I had thought about this time again and again. What really did happen with the widespread panic of the country? I mean, were there riots, crime, or maybe even death??

Throughout the times that I have researched the events that happened around this time in the USA, I have come to the conclusion thus far that the possibility that people suffered either injury or fatality, is just an urban legend.

I recall an elder relative of mine who said that he heard the radio broadcast as a child, and that it was reported that a man had turned on his radio far late into the program, ultimately missing the warnings that were given prior that it was only fiction. He believed it to be true and he was scared so much that he was bound and determined NOT to be taken by any Martian aliens nor let his family suffer under them. So he had killed his wife and children with a shotgun. And just moments before he turned the weapon on himself, he was listening to the radio and then heard at the end that it was all just a Halloween prank.

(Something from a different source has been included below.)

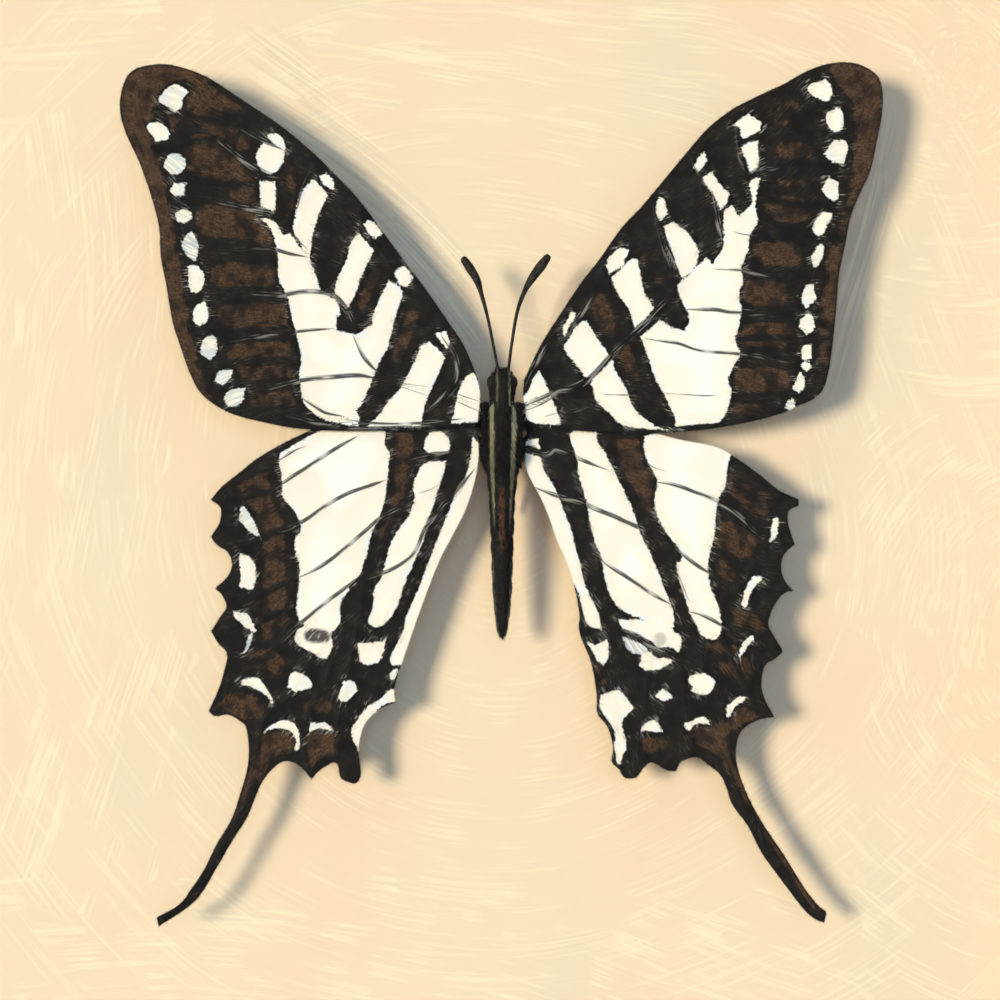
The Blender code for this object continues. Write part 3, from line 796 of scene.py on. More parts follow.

But this too, appears to be false. And I might personally add, thankfully.

So many different stories about “what happened next” that it is too difficult now to know what really happened in the days after the radio broadcast. It was reported that many people attempted to sue for “mental anguish” and “physical injury”. But these cases were thrown out. Except for one case where a man from Massachusetts had sued for the price of a pair of brand new shoes. The man had actually spent his shoe allowance on a brand new pair of shoes, so that he could run from the invaders. Welles actually paid the man. But I would definitely need some kind of citation on that story to know that it really did happen.

For today’s testing of the EAS, I honestly do not think that there was any reports of panic, much less any widespread panic. I would have my doubts it did alarm anyone at all to react in the wrong direction and inappropriately.

Still though, it has happened in this country once. It could happen again.